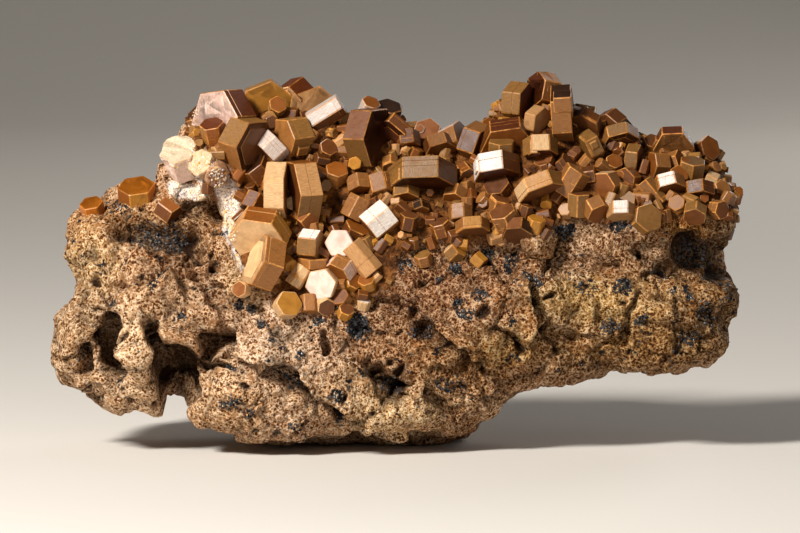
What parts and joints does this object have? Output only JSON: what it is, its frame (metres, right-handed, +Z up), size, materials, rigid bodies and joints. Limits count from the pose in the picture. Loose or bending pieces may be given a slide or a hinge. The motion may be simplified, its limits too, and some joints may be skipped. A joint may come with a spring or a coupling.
{
  "type": "mineral specimen",
  "caption": "Vanadinite on matrix: a jagged crust of orange-brown six-sided crystals along the top and front of a loose, porous tan rock.",
  "frame": {"origin": "bottom centre of the specimen's box, on the plane the rock rests on", "axes": "+X along the longest extent towards the end with the small crowded crystals, -Y out of the crystal-covered front face, +Z up"},
  "size_m": [0.1194, 0.0508, 0.0649],
  "materials": {
    "rock": "dull porous limonite rock, tan to brown with black manganese specks",
    "vanadinite": "resinous to glassy orange-brown crystal",
    "vanadinite_left_end": "resinous orange crystal",
    "vanadinite_left_shoulder": "resinous orange crystal",
    "vanadinite_broken_rim": "broken, frosted pale crystal",
    "vanadinite_below_crust": "resinous orange crystal",
    "vanadinite_low_pair_left": "resinous orange crystal",
    "vanadinite_low_pair_right": "resinous orange crystal",
    "vanadinite_flat_on_face": "resinous orange crystal"
  },
  "bodies": {
    "root": {"matrix": "rock", "crystal_crust": "vanadinite", "crystal_left_end": "vanadinite_left_end", "crystal_left_shoulder": "vanadinite_left_shoulder", "crystal_broken_rim": "vanadinite_broken_rim", "crystal_below_crust": "vanadinite_below_crust", "crystal_low_pair_left": "vanadinite_low_pair_left", "crystal_low_pair_right": "vanadinite_low_pair_right", "crystal_flat_on_face": "vanadinite_flat_on_face"}
  },
  "joints": []
}
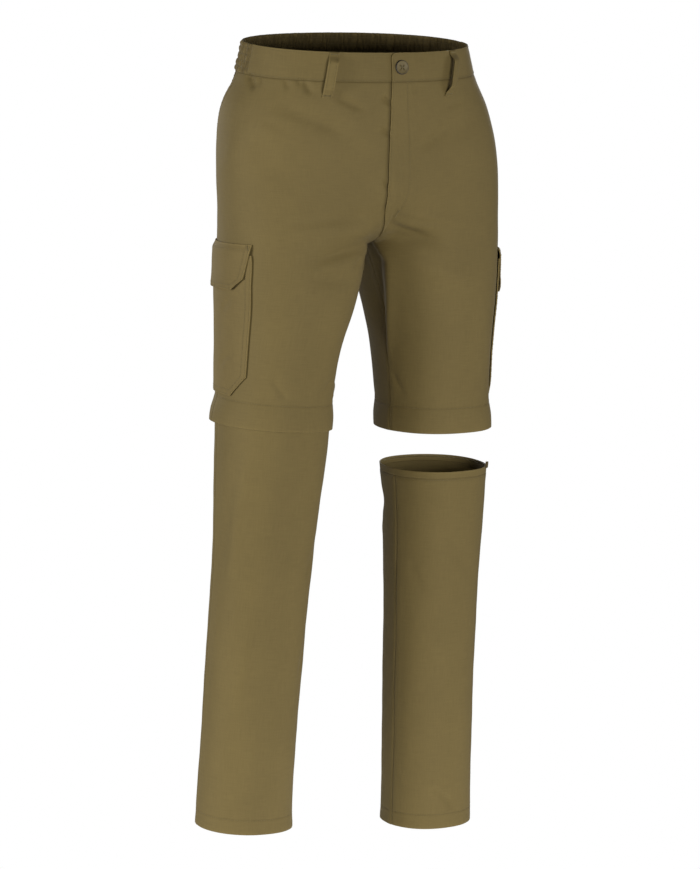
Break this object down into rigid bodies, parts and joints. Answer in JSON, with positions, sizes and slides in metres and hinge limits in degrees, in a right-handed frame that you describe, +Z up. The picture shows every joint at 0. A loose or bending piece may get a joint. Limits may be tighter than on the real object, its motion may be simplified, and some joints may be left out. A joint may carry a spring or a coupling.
{
  "type": "convertible zip-off trousers",
  "caption": "Worn, hollow convertible trousers with a part-elastic waist, flapped cargo pockets and legs that zip off at the knee, the left lower leg set off below its zip.",
  "frame": {"origin": "centre of the waist opening, level with the waistband's top edge at the sides", "axes": "+Z up out of the waist, -Y out of the front, +X towards the wearer's left"},
  "size_m": [0.4108, 0.2637, 1.0851],
  "materials": {
    "cloth": "plain-woven olive khaki, matt",
    "pocket_cloth": "the same olive cloth, laid on as a second layer",
    "waist_elastic": "olive cloth gathered over elastic, rows of stitching",
    "zip_tape": "dark olive woven zip tape",
    "zip_plastic": "dark moulded plastic",
    "button_plastic": "brown moulded plastic, half gloss"
  },
  "bodies": {
    "root": {"front_right": "cloth", "front_left": "cloth", "back_right": "cloth", "back_left": "cloth", "lower_front_right": "cloth", "lower_back_right": "cloth", "lower_front_left": "cloth", "lower_back_left": "cloth", "waistband_front_right": "cloth", "waistband_front_left": "cloth", "waistband_back": "waist_elastic", "belt_loop_front_right": "cloth", "belt_loop_front_left": "cloth", "belt_loop_back_right": "cloth", "belt_loop_back_left": "cloth", "belt_loop_centre_back": "cloth", "hip_facing_right": "pocket_cloth", "hip_facing_left": "pocket_cloth", "cargo_pocket_right": "pocket_cloth", "cargo_pocket_left": "pocket_cloth", "cargo_flap_right": "pocket_cloth", "cargo_flap_left": "pocket_cloth", "fly_zip": "zip_tape", "knee_zip_right": "zip_tape", "knee_zip_left_upper": "zip_tape", "knee_zip_left_lower": "zip_tape", "zip_end_box": "zip_plastic", "button": "button_plastic"}
  },
  "joints": []
}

· · · · · · ·

# SHORT PROBLEM
Reproduce the material above, every line of it, exactly.

# THE OUTPUT
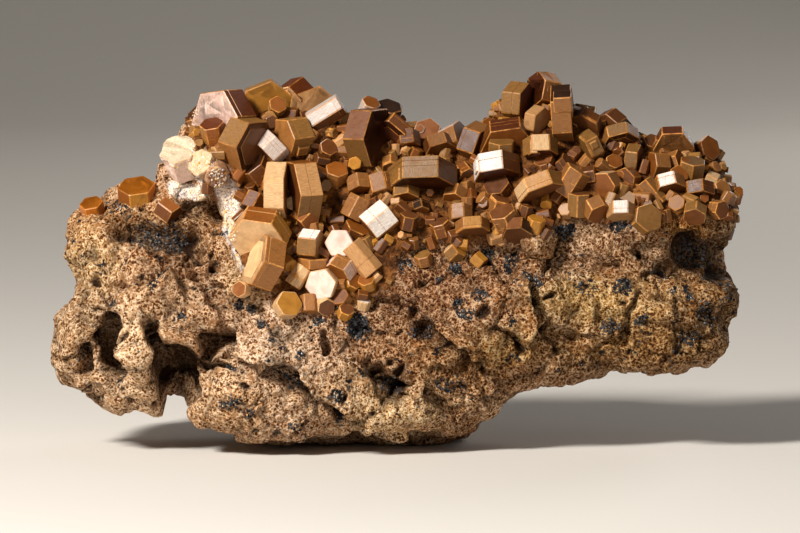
What parts and joints does this object have? Output only JSON: what it is, its frame (metres, right-handed, +Z up), size, materials, rigid bodies and joints. Limits count from the pose in the picture. Loose or bending pieces may be given a slide or a hinge. The motion may be simplified, its limits too, and some joints may be skipped. A joint may come with a spring or a coupling.
{
  "type": "mineral specimen",
  "caption": "Vanadinite on matrix: a jagged crust of orange-brown six-sided crystals along the top and front of a loose, porous tan rock.",
  "frame": {"origin": "bottom centre of the specimen's box, on the plane the rock rests on", "axes": "+X along the longest extent towards the end with the small crowded crystals, -Y out of the crystal-covered front face, +Z up"},
  "size_m": [0.1194, 0.0508, 0.0649],
  "materials": {
    "rock": "dull porous limonite rock, tan to brown with black manganese specks",
    "vanadinite": "resinous to glassy orange-brown crystal",
    "vanadinite_left_end": "resinous orange crystal",
    "vanadinite_left_shoulder": "resinous orange crystal",
    "vanadinite_broken_rim": "broken, frosted pale crystal",
    "vanadinite_below_crust": "resinous orange crystal",
    "vanadinite_low_pair_left": "resinous orange crystal",
    "vanadinite_low_pair_right": "resinous orange crystal",
    "vanadinite_flat_on_face": "resinous orange crystal"
  },
  "bodies": {
    "root": {"matrix": "rock", "crystal_crust": "vanadinite", "crystal_left_end": "vanadinite_left_end", "crystal_left_shoulder": "vanadinite_left_shoulder", "crystal_broken_rim": "vanadinite_broken_rim", "crystal_below_crust": "vanadinite_below_crust", "crystal_low_pair_left": "vanadinite_low_pair_left", "crystal_low_pair_right": "vanadinite_low_pair_right", "crystal_flat_on_face": "vanadinite_flat_on_face"}
  },
  "joints": []
}
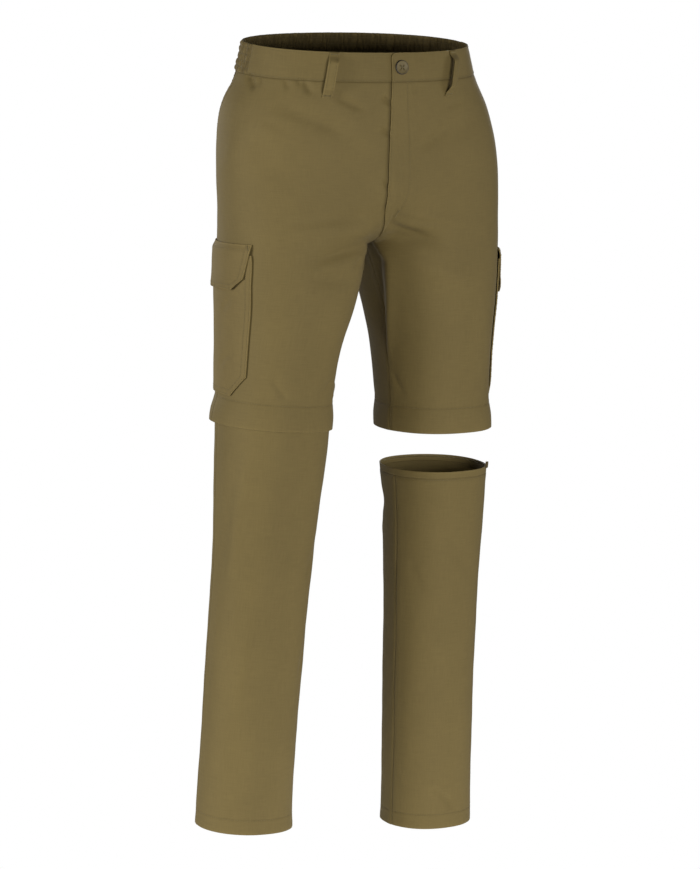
Break this object down into rigid bodies, parts and joints. Answer in JSON, with positions, sizes and slides in metres and hinge limits in degrees, in a right-handed frame that you describe, +Z up. The picture shows every joint at 0. A loose or bending piece may get a joint. Limits may be tighter than on the real object, its motion may be simplified, and some joints may be left out. A joint may carry a spring or a coupling.
{
  "type": "convertible zip-off trousers",
  "caption": "Worn, hollow convertible trousers with a part-elastic waist, flapped cargo pockets and legs that zip off at the knee, the left lower leg set off below its zip.",
  "frame": {"origin": "centre of the waist opening, level with the waistband's top edge at the sides", "axes": "+Z up out of the waist, -Y out of the front, +X towards the wearer's left"},
  "size_m": [0.4108, 0.2637, 1.0851],
  "materials": {
    "cloth": "plain-woven olive khaki, matt",
    "pocket_cloth": "the same olive cloth, laid on as a second layer",
    "waist_elastic": "olive cloth gathered over elastic, rows of stitching",
    "zip_tape": "dark olive woven zip tape",
    "zip_plastic": "dark moulded plastic",
    "button_plastic": "brown moulded plastic, half gloss"
  },
  "bodies": {
    "root": {"front_right": "cloth", "front_left": "cloth", "back_right": "cloth", "back_left": "cloth", "lower_front_right": "cloth", "lower_back_right": "cloth", "lower_front_left": "cloth", "lower_back_left": "cloth", "waistband_front_right": "cloth", "waistband_front_left": "cloth", "waistband_back": "waist_elastic", "belt_loop_front_right": "cloth", "belt_loop_front_left": "cloth", "belt_loop_back_right": "cloth", "belt_loop_back_left": "cloth", "belt_loop_centre_back": "cloth", "hip_facing_right": "pocket_cloth", "hip_facing_left": "pocket_cloth", "cargo_pocket_right": "pocket_cloth", "cargo_pocket_left": "pocket_cloth", "cargo_flap_right": "pocket_cloth", "cargo_flap_left": "pocket_cloth", "fly_zip": "zip_tape", "knee_zip_right": "zip_tape", "knee_zip_left_upper": "zip_tape", "knee_zip_left_lower": "zip_tape", "zip_end_box": "zip_plastic", "button": "button_plastic"}
  },
  "joints": []
}